Pemanfaatan Energi Baru Terbarukan (EBT) di Indonesia Masih Rendah



KONTAN.CO.ID - JAKARTA. Kementerian Energi dan Sumber Daya Mineral (ESDM) menyebutkan masih rendahnya pemanfaatan energi baru terbarukan (EBT) di Indonesia karena menghadapi sejumlah tantangan. 

Berdasarkan data Masyarakat Energi Terbarukan Indonesia (METI) pemanfaatan EBT baru 4% atau sekitar 147,4 Giga Watt (GW) dari total potensi yang ada sebanyak 3.865 GW. 

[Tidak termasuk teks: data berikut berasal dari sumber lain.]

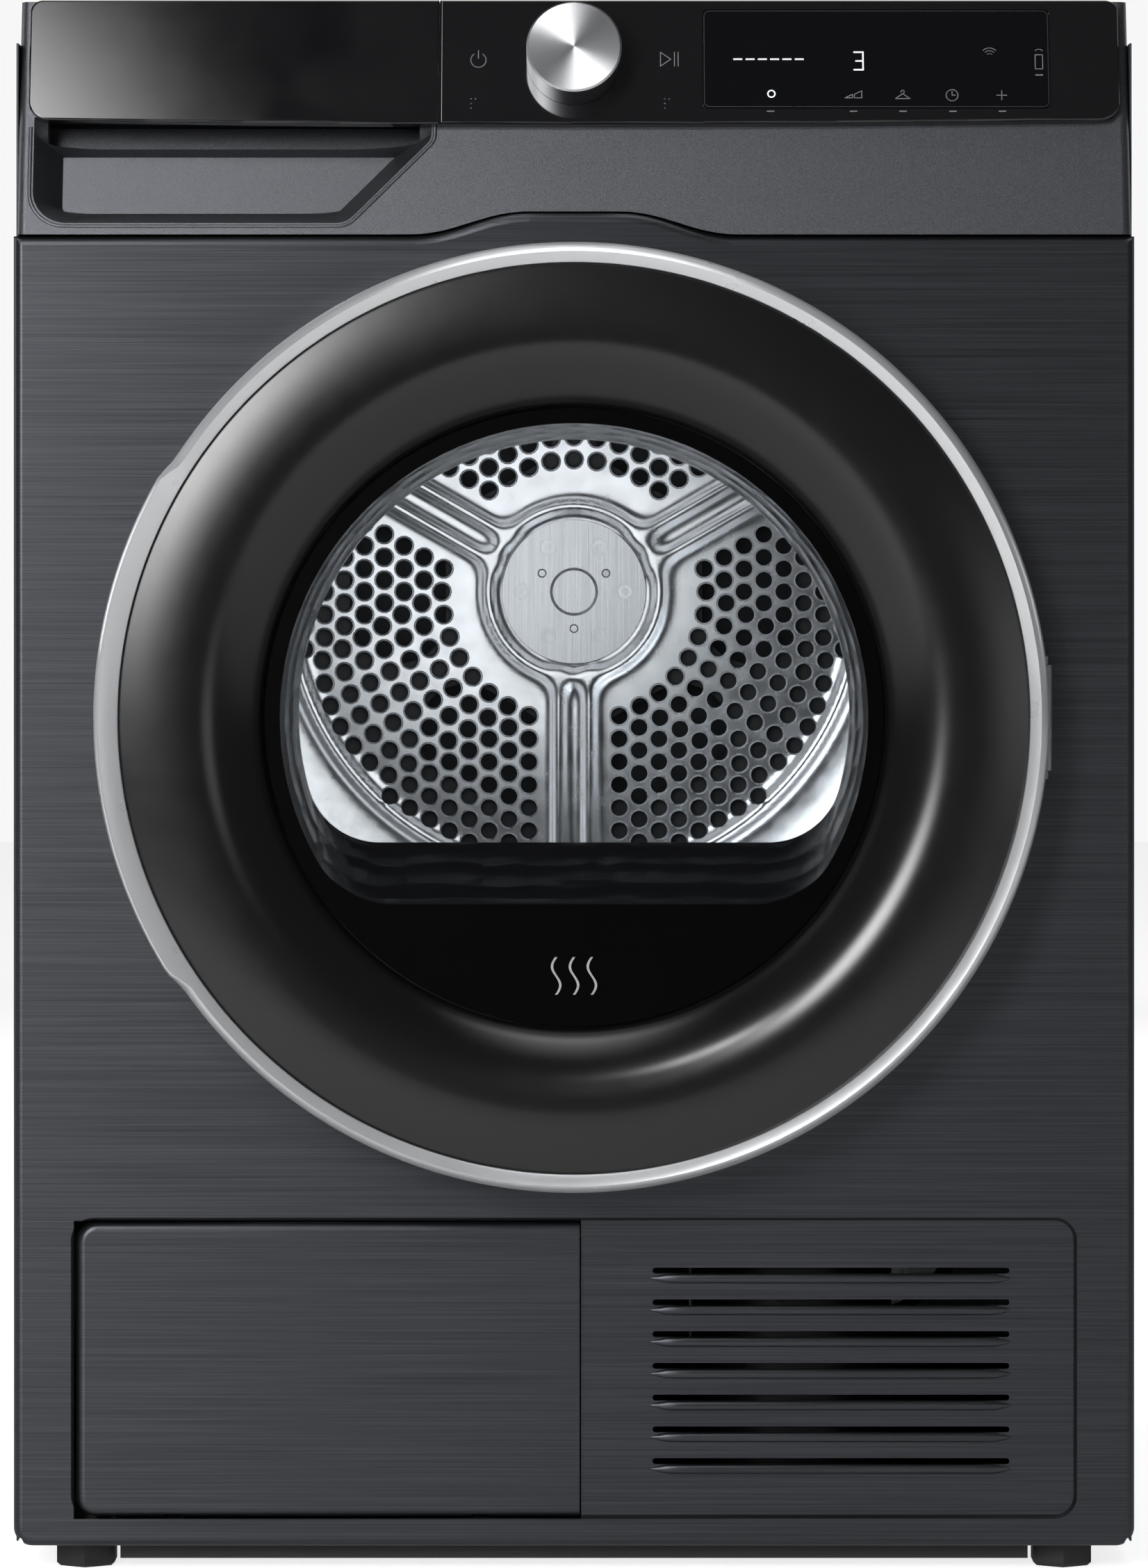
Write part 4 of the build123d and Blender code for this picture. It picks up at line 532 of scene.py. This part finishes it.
def clear_glass(name, tint, gloss_edge):
    """Thin clear glass: mostly transparent, with a sharp reflection that grows towards the rim."""
    made = bpy.data.materials.new(name)
    made.use_nodes = True
    tree = made.node_tree
    shader = tree.nodes["Principled BSDF"]
    shader.inputs["Base Color"].default_value = (0.01, 0.01, 0.01, 1)
    shader.inputs["Roughness"].default_value = 0.03
    through = tree.nodes.new("ShaderNodeBsdfTransparent")
    through.inputs["Color"].default_value = (*tint, 1)
    facing = tree.nodes.new("ShaderNodeFresnel")
    facing.inputs["IOR"].default_value = gloss_edge
    both = tree.nodes.new("ShaderNodeMixShader")
    tree.links.new(facing.outputs["Fac"], both.inputs["Fac"])
    tree.links.new(through.outputs["BSDF"], both.inputs[1])
    tree.links.new(shader.outputs["BSDF"], both.inputs[2])
    tree.links.new(both.outputs["Shader"], tree.nodes["Material Output"].inputs["Surface"])
    return made, shader, both


window_glass, shader, mixed = clear_glass("window_glass", (0.93, 0.94, 0.95), 1.35)
dress(window_glass, "door_window")
bowl_glass, shader, mixed = clear_glass("bowl_glass", (0.95, 0.96, 0.96), 1.3)
tree = bowl_glass.node_tree
place = tree.nodes.new("ShaderNodeTexCoord")
axes = tree.nodes.new("ShaderNodeSeparateXYZ")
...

Selain itu dari data Kementerian ESDM hingga kini bauran energi terbarukan baru mencapai 14,11% di 2022. Sedangkan pada 2025 mendatang, bauran energi terbarukan dalam energi primer sudah harus mencapai 25%. 


Baca Juga: TKDN untuk Proyek Pembangkit Hijau Diusulkan Fleksibel

Direktur Jenderal EBTKE Kementerian ESDM Dadan Kusdiana menjelaskan, sumber energi baru terbarukan di Indonesia jumlahnya besar, tersebar, dan beragam. 

Tidak banyak negara di dunia yang memiliki keberagaman sumber EBT seperti Indonesia. Misalnya saja India memiliki PLTS terbesar dan Arab mengoperasikan PLTS termurah, tetapi kedua negara ini hanya mempunyai sumber energi terbarukan berupa sinar matahari saja.  

“Dengan sumber beragam dan tersebar di hampir seluruh wilayah di Indonesia barat sampai timur ini, tentu memberikan suatu peluang dan tantangan,” ujar Dadan dalam acara EBTKE ConEx, Rabu (12/7). 

Tantangan pertama ialah masih adanya kelebihan listrik di sejumlah wilayah di Indonesia. Namun lubernya listrik ini belum bisa disebar ke seluruh penjuru negeri karena infrastruktur transmisi yang belum mendukung. 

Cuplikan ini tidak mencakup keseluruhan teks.